Given instruction:
Your task is to quote exactly the run of lines that starts at the line containing "# put the foot" and ends at the line containing "imported = [obj", including both.

Provided material:
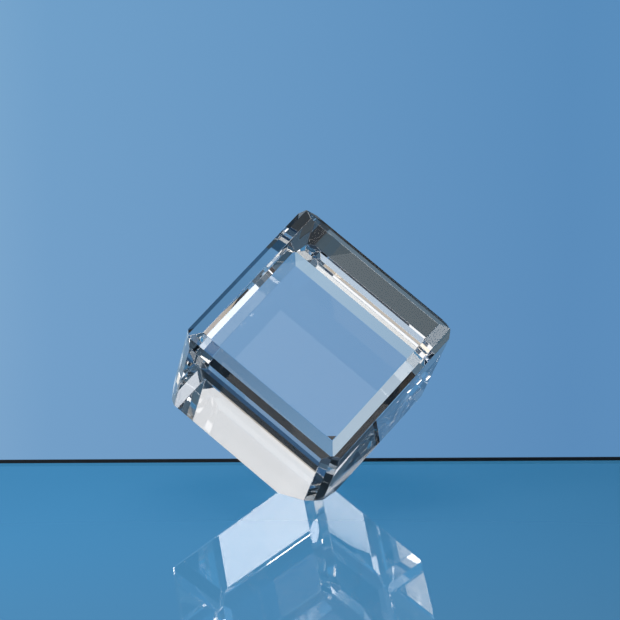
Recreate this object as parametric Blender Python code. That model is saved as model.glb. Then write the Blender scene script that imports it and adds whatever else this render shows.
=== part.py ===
"""Standing bevelled cube of solid optical crystal.

One block of clear crystal: a cube with ground and polished bevels on all its
edges, and one corner ground off flat.  Each bevel is made of two flats that
meet in a shallow ridge.  The flat at the corner is the foot: the cube stands
on it with its front face leaning back and one corner pointing up.

Frame: metres, +Z up, the foot lies on z = 0, the front face looks towards -Y
and the bounding box is centred on x = 0, y = 0.
"""
import math

import bmesh
import bpy
from mathutils import Matrix, Vector

# ---- driving dimensions ---------------------------------------------------
SIDE = 0.0600            # edge length of the cube before bevelling
# A bevel's section runs through three points: its edge on the face, its ridge and
# its edge on the side, each given as (depth below the face, inset from the side).
FACE_BEVEL = [(0.0, 0.0048), (0.0024, 0.0016), (0.0048, 0.0)]     # round front and back face
STEEP_BEVEL = [(0.0, 0.0048), (0.0019, 0.0029), (0.0067, 0.0)]    # the front's upper right edge
EDGE_BEVEL = [(0.0, 0.0042), (0.0019, 0.0019), (0.0042, 0.0)]     # from front to back
LEAN = math.radians(30.0)     # how far the front face leans back from upright
SKEW = math.radians(0.7)      # the foot is ground this far off the symmetric way
CORNER_CUT = 0.0103      # height of the corner tip that is ground away

NODE = "crystal_block"
HALF = SIDE / 2.0


def clear_scene():
    """Start from an empty scene."""
    for old in list(bpy.data.objects):
        bpy.data.objects.remove(old, do_unlink=True)
    for old in list(bpy.data.meshes):
        bpy.data.meshes.remove(old)


def crystal_material():
    """Clear polished crystal glass."""
    material = bpy.data.materials.new("optical_crystal")
    material.use_nodes = True
    shader = material.node_tree.nodes["Principled BSDF"]
    shader.inputs["Base Color"].default_value = (0.97, 0.985, 0.99, 1.0)
    shader.inputs["Roughness"].default_value = 0.0
    shader.inputs["IOR"].default_value = 1.52
    shader.inputs["Transmission Weight"].default_value = 1.0
    return material


def grind(bm, normal, distance):
    """Grind a flat: take away all that lies beyond the plane and close it."""
    unit = Vector(normal).normalized()
    geometry = bm.verts[:] + bm.edges[:] + bm.faces[:]
    cut = bmesh.ops.bisect_plane(
        bm,
        geom=geometry,
        dist=1e-7,
        plane_co=unit * distance,
        plane_no=unit,
        clear_outer=True,
        clear_inner=False,
    )
    rim = [item for item in cut["geom_cut"] if isinstance(item, bmesh.types.BMEdge)]
    bmesh.ops.contextual_create(bm, geom=rim)
    bmesh.ops.recalc_face_normals(bm, faces=bm.faces[:])


def flat_through(face, side, start, end):
    """Plane of a flat that runs along the edge between a face and a side of the cube.

    start and end are two points of the bevel's section.
    """
    across = Vector(face) * (start[1] - end[1]) + Vector(side) * (end[0] - start[0])
    normal = across.normalized()
    point = Vector(face) * (HALF - start[0]) + Vector(side) * (HALF - start[1])
    return normal, normal.dot(point)


def bevel_planes():
    """Normal and distance from the centre of the two flats of each of the twelve bevels."""
    runs = []
    for first in (-1.0, 1.0):
        for second in (-1.0, 1.0):
            # around the front (-Y) and the back (+Y) face
            section = STEEP_BEVEL if (first, second) == (1.0, -1.0) else FACE_BEVEL
            runs.append(((0.0, second, 0.0), (first, 0.0, 0.0), section))
            runs.append(((0.0, second, 0.0), (0.0, 0.0, first), FACE_BEVEL))
            # along the edges that run from front to back
            runs.append(((first, 0.0, 0.0), (0.0, 0.0, second), EDGE_BEVEL))
    planes = []
    for face, side, section in runs:
        planes.append(flat_through(face, side, section[0], section[1]))
        planes.append(flat_through(face, side, section[1], section[2]))
    return planes


def standing_pose():
    """Turn the cube onto its corner and lean its front face back."""
    turn = Matrix.Rotation(-(math.radians(45.0) + SKEW), 4, "Y")
    lean = Matrix.Rotation(-LEAN, 4, "X")
    return lean @ turn


def build_block():
    """Cube, its bevels, standing pose, foot, and the frame of the part."""
    bm = bmesh.new()
    bmesh.ops.create_cube(bm, size=SIDE)
    for normal, distance in bevel_planes():
        grind(bm, normal, distance)

    pose = standing_pose()
    bmesh.ops.transform(bm, matrix=pose, verts=bm.verts[:])

    # the corner of the unbevelled cube that points down, and the foot above it
    corner_heights = []
    for sx in (-HALF, HALF):
        for sy in (-HALF, HALF):
            for sz in (-HALF, HALF):
                corner_heights.append((pose @ Vector((sx, sy, sz))).z)
    foot_height = min(corner_heights) + CORNER_CUT
    grind(bm, (0.0, 0.0, -1.0), -foot_height)

    # put the foot on z = 0 and centre the box in x and y
    xs = [vert.co.x for vert in bm.verts]
    ys = [vert.co.y for vert in bm.verts]
    centre_x = (min(xs) + max(xs)) / 2.0
    centre_y = (min(ys) + max(ys)) / 2.0
    shift = Vector((-centre_x, -centre_y, -foot_height))
    bmesh.ops.translate(bm, vec=shift, verts=bm.verts[:])
    for vert in bm.verts:
        if abs(vert.co.z) < 1e-6:
            vert.co.z = 0.0
    bmesh.ops.recalc_face_normals(bm, faces=bm.faces[:])
    return bm


def main():
    clear_scene()
    bm = build_block()
    mesh = bpy.data.meshes.new(NODE)
    bm.to_mesh(mesh)
    bm.free()
    mesh.materials.append(crystal_material())
    block = bpy.data.objects.new(NODE, mesh)
    bpy.context.scene.collection.objects.link(block)


main()
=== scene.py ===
"""Looks of the standing bevelled crystal cube: a clear block on a glossy pale sheet in a studio.

Studio directions are those of the camera: to the right, away from it, and up.
"""
import math

import bmesh
import bpy
from mathutils import Matrix, Vector


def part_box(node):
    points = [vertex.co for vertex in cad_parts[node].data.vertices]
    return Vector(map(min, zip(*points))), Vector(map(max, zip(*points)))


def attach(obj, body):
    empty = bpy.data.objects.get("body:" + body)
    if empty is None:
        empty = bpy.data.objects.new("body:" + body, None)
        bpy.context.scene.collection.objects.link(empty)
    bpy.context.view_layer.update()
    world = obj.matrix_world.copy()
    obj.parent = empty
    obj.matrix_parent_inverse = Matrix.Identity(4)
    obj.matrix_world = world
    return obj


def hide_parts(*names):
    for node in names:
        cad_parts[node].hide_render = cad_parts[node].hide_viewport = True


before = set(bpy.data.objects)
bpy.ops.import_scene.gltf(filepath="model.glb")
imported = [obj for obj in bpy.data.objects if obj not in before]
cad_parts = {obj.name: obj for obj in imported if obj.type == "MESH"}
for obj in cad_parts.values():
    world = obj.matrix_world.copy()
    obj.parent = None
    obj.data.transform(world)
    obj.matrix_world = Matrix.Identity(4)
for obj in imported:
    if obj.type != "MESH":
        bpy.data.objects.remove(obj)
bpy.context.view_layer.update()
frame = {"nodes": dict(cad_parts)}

NODE = next(iter(frame["nodes"]))
LOW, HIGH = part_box(NODE)
HEIGHT = HIGH.z - LOW.z

# ---- the block --------------------------------------------------------------
CRYSTAL_IOR = 1.52
FLAT_ANGLE = math.radians(0.5)   # triangles closer than this belong to one flat
EASE_ANGLE = math.radians(20.0)  # flats that meet at more than this
EASE_WIDTH = 0.00015             # have the arris between them eased by this much

# ---- camera -----------------------------------------------------------------
HEADING = math.radians(8.7)      # the camera stands this far to the left of the front
PITCH = math.radians(8.5)        # and looks down by this much
DISTANCE = 10.284 * HEIGHT       # from the point it looks at
AIM_HEIGHT = 0.6492 * HEIGHT     # height of that point
AIM_RIGHT = 0.0057 * HEIGHT      # and how far it lies right of the block's middle line
LENS, SENSOR = 174.2, 36.0       # millimetres
NEAREST, FARTHEST = 0.01, 50.0   # metres

# ---- the sheet the block stands on ------------------------------------------
SHEET_IOR = 1.8
SHEET_BACK = 0.588 * HEIGHT      # its back edge, behind the middle of the block
SHEET_TURN = math.radians(-7.3)  # it stands almost square to the camera, and so does the flag
SHEET_FRONT = 6.0 * HEIGHT
SHEET_WIDTH = 14.0 * HEIGHT
SHEET_THICK = 0.005
TRIM_HEIGHT = 0.0115 * HEIGHT    # dark trim along the back edge, above the sheet
TRIM_DEPTH = 0.001
PAINTED_LIGHT_LEFT = 2.0 * HEIGHT         # painted light: the sheet's emission stands in for light on it and is strongest this far to the left of the block
PAINTED_LIGHT_FULL = 1.2 * HEIGHT         # in full up to this distance from there
PAINTED_LIGHT_END = 7.8 * HEIGHT          # and not at all beyond this one
# colour of the painted light the sheet gives off, by how glancing the look is: 0 straight down,
# 1 along the sheet
PAINTED_LIGHT_STOPS = [
    (0.0, (0.050, 0.060, 0.070)),
    (0.55, (0.020, 0.030, 0.042)),
    (0.69, (0.025, 0.055, 0.095)),
    (0.745, (0.048, 0.212, 0.415)),
    (0.80, (0.012, 0.150, 0.315)),
    (1.0, (0.012, 0.140, 0.290)),
]

# ---- the flag, a black card behind the block: two of its corners ------------
FLAG_LOW = (0.08 * HEIGHT, 0.62 * HEIGHT, 0.61 * HEIGHT)
FLAG_HIGH = (0.85 * HEIGHT, 0.63 * HEIGHT, 1.15 * HEIGHT)

# ---- the studio all round ---------------------------------------------------
WORLD_STRENGTH = 3.0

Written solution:
    # put the foot on z = 0 and centre the box in x and y
    xs = [vert.co.x for vert in bm.verts]
    ys = [vert.co.y for vert in bm.verts]
    centre_x = (min(xs) + max(xs)) / 2.0
    centre_y = (min(ys) + max(ys)) / 2.0
    shift = Vector((-centre_x, -centre_y, -foot_height))
    bmesh.ops.translate(bm, vec=shift, verts=bm.verts[:])
    for vert in bm.verts:
        if abs(vert.co.z) < 1e-6:
            vert.co.z = 0.0
    bmesh.ops.recalc_face_normals(bm, faces=bm.faces[:])
    return bm


def main():
    clear_scene()
    bm = build_block()
    mesh = bpy.data.meshes.new(NODE)
    bm.to_mesh(mesh)
    bm.free()
    mesh.materials.append(crystal_material())
    block = bpy.data.objects.new(NODE, mesh)
    bpy.context.scene.collection.objects.link(block)


main()
=== scene.py ===
"""Looks of the standing bevelled crystal cube: a clear block on a glossy pale sheet in a studio.

Studio directions are those of the camera: to the right, away from it, and up.
"""
import math

import bmesh
import bpy
from mathutils import Matrix, Vector


def part_box(node):
    points = [vertex.co for vertex in cad_parts[node].data.vertices]
    return Vector(map(min, zip(*points))), Vector(map(max, zip(*points)))


def attach(obj, body):
    empty = bpy.data.objects.get("body:" + body)
    if empty is None:
        empty = bpy.data.objects.new("body:" + body, None)
        bpy.context.scene.collection.objects.link(empty)
    bpy.context.view_layer.update()
    world = obj.matrix_world.copy()
    obj.parent = empty
    obj.matrix_parent_inverse = Matrix.Identity(4)
    obj.matrix_world = world
    return obj


def hide_parts(*names):
    for node in names:
        cad_parts[node].hide_render = cad_parts[node].hide_viewport = True


before = set(bpy.data.objects)
bpy.ops.import_scene.gltf(filepath="model.glb")
imported = [obj for obj in bpy.data.objects if obj not in before]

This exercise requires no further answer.